To oversimplify, the stock market’s behavior is based on millions and millions of inputs that are known and unknown: the interest rate environment, central bank policies, corporate earnings expectations, corporate balance sheets, wars, access to credit, tax policy, unemployment, consumer spending, consumer confidence, corporate wrong-doing, price to earnings ratios, housing data, trade policy (the variables are literally endless). The market processes all of this daily (rightly or wrongly in the short-term), and then determines what the businesses that make up the broader market are worth based on all of this information.

Over the long run this works pretty well. Those that try to guess what is important in the short run are not investing, they are speculating. While our negativity bias can focus our brains on things we have anxiety about and drive our decision-making and world views, those things are unlikely to line up with the what the collective stock market (investors and market participants across the globe) will be focused on tomorrow. As I wrote prior to the election, humans are comically bad at predicting what will come next and the behavior of markets.  

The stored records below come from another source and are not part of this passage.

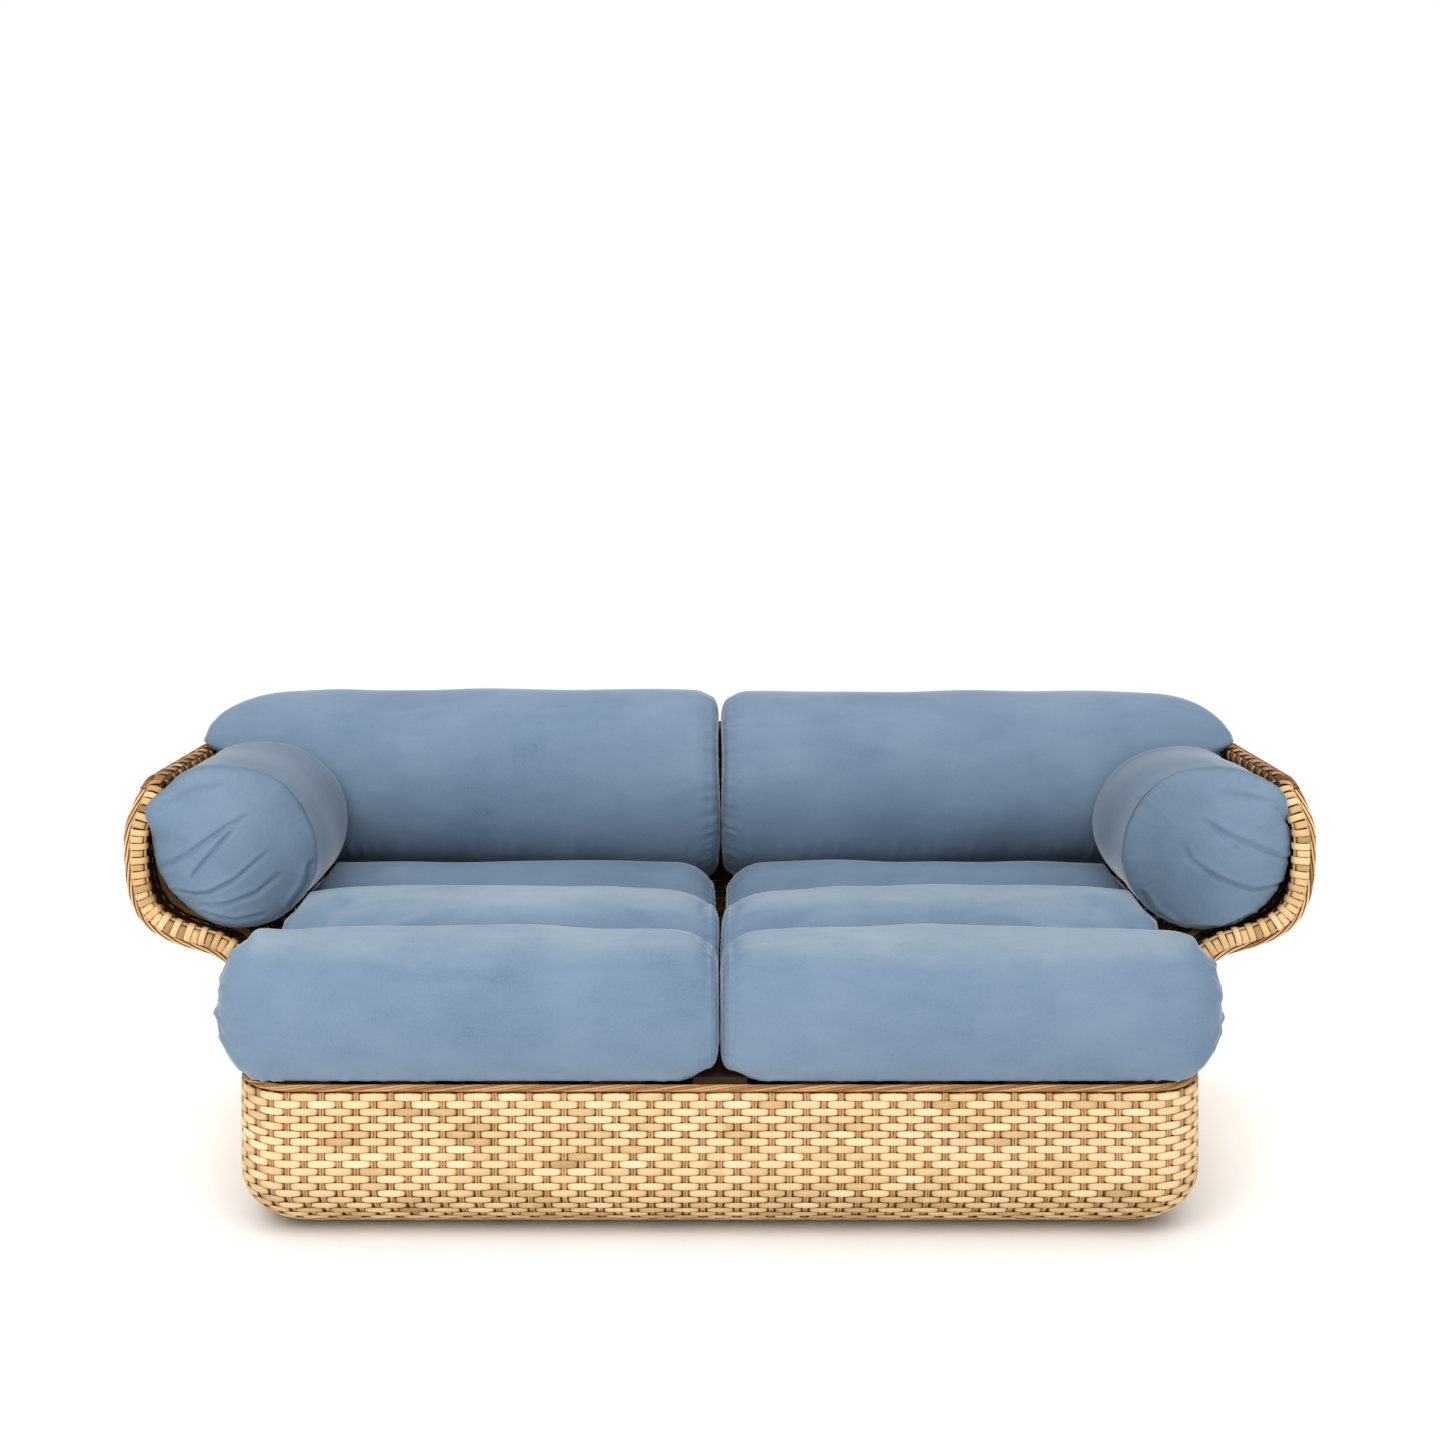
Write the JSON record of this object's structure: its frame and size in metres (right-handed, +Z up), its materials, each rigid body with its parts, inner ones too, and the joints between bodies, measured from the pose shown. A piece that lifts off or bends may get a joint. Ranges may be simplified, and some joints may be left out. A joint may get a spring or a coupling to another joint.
{
  "type": "rattan sofa",
  "caption": "Low woven rattan basket sofa on a bent-pole frame, with flared arms and back, loose ribbed seat cushions, roll back cushions and arm bolsters.",
  "frame": {"origin": "on the floor under the centre of the bounding box", "axes": "+X along the length, to the right of someone who faces the sofa; -Y towards that person; +Z up"},
  "size_m": [1.8436, 0.89, 0.6838],
  "materials": {
    "woven_rattan": "satin",
    "wrapped_rattan": "satin",
    "rattan_pole": "satin",
    "slat_wood": "matte",
    "velvet": "soft pile",
    "glide_plastic": "matte"
  },
  "bodies": {
    "basket": {"back_border": "wrapped_rattan", "back_rib_1": "rattan_pole", "back_rib_2": "rattan_pole", "back_rib_3": "rattan_pole", "back_rib_4": "rattan_pole", "back_rim": "wrapped_rattan", "back_weave": "woven_rattan", "base_weave": "woven_rattan", "belt_hoop": "rattan_pole", "centre_rail": "rattan_pole", "floor_hoop": "rattan_pole", "floor_stretcher_1": "rattan_pole", "floor_stretcher_2": "rattan_pole", "floor_stretcher_3": "rattan_pole", "front_rib_1": "rattan_pole", "front_rib_2": "rattan_pole", "front_rib_3": "rattan_pole", "front_rib_4": "rattan_pole", "front_rib_5": "rattan_pole", "front_rim": "wrapped_rattan", "glide_1": "glide_plastic", "glide_2": "glide_plastic", "glide_3": "glide_plastic", "glide_4": "glide_plastic", "glide_5": "glide_plastic", "glide_6": "glide_plastic", "left_arm_rib_1": "rattan_pole", "left_arm_rib_2": "rattan_pole", "left_arm_weave": "woven_rattan", "left_border": "wrapped_rattan", "left_front_corner_rib": "rattan_pole", "left_rear_corner_rib": "rattan_pole", "left_rim": "wrapped_rattan", "post_1": "rattan_pole", "post_2": "rattan_pole", "post_3": "rattan_pole", "right_arm_rib_1": "rattan_pole", "right_arm_rib_2": "rattan_pole", "right_arm_weave": "woven_rattan", "right_border": "wrapped_rattan", "right_front_corner_rib": "rattan_pole", "right_rear_corner_rib": "rattan_pole", "right_rim": "wrapped_rattan", "slat_1": "slat_wood", "slat_2": "slat_wood", "slat_3": "slat_wood", "slat_4": "slat_wood", "slat_5": "slat_wood", "slat_6": "slat_wood", "slat_7": "slat_wood", "slat_8": "slat_wood", "slat_9": "slat_wood"},
    "left_seat": {"left_seat_cushion": "velvet"},
    "right_seat": {"right_seat_cushion": "velvet"},
    "left_back": {"left_back_cushion": "velvet"},
    "right_back": {"right_back_cushion": "velvet"},
    "left_arm_bolster": {"left_bolster": "velvet"},
    "right_arm_bolster": {"right_bolster": "velvet"}
  },
  "joints": [
    {"name": "left_seat_draw", "type": "slide", "parent": "basket", "child": "left_seat", "axis": [0, -1, 0], "range_m": [0, 0.26]},
    {"name": "left_back_lift", "type": "slide", "parent": "basket", "child": "left_back", "axis": [0, 0, 1], "range_m": [0, 0.32]},
    {"name": "left_bolster_lift", "type": "slide", "parent": "basket", "child": "left_arm_bolster", "axis": [0.342, 0, 0.9397], "range_m": [0, 0.3]},
    {"name": "right_seat_draw", "type": "slide", "parent": "basket", "child": "right_seat", "axis": [0, -1, 0], "range_m": [0, 0.26]},
    {"name": "right_back_lift", "type": "slide", "parent": "basket", "child": "right_back", "axis": [0, 0, 1], "range_m": [0, 0.32]},
    {"name": "right_bolster_lift", "type": "slide", "parent": "basket", "child": "right_arm_bolster", "axis": [-0.342, 0, 0.9397], "range_m": [0, 0.3]}
  ]
}
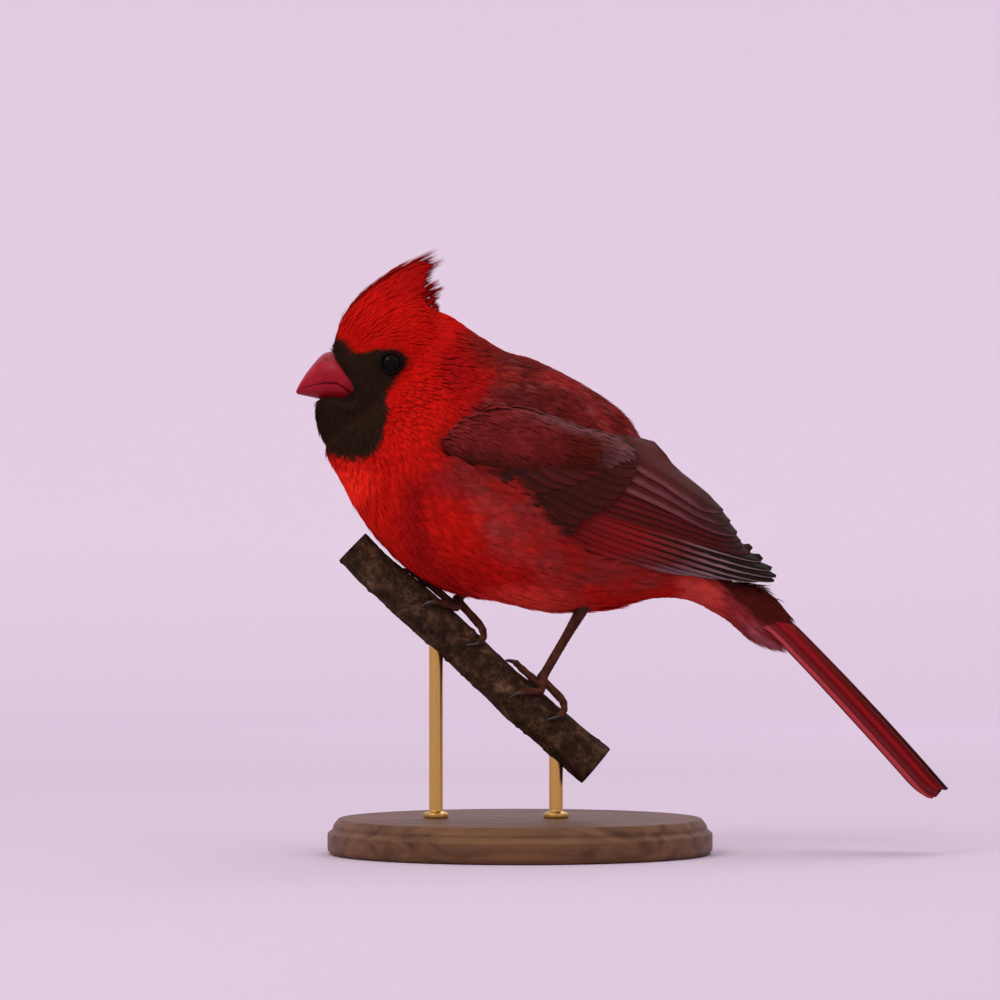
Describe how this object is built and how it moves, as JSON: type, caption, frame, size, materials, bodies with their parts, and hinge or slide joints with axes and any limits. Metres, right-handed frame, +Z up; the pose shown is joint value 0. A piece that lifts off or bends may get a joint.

It’s been said that good investing is like preparing for a long journey at sea. Expecting the weather to be sunny and the ocean to be calm during the whole trip doesn’t make any sense, so instead you prepare accordingly. You also choose the right vessel to get to your destination, and then don’t get surprised or overly concerned when storms arrive and pass. Preparing your portfolio for the storms that will come from time to time (through things like a fortress balance sheet and the proper asset allocation) allows you to avoid having to try and do something silly like staring at the sky worrying about the weather every day (timing the market).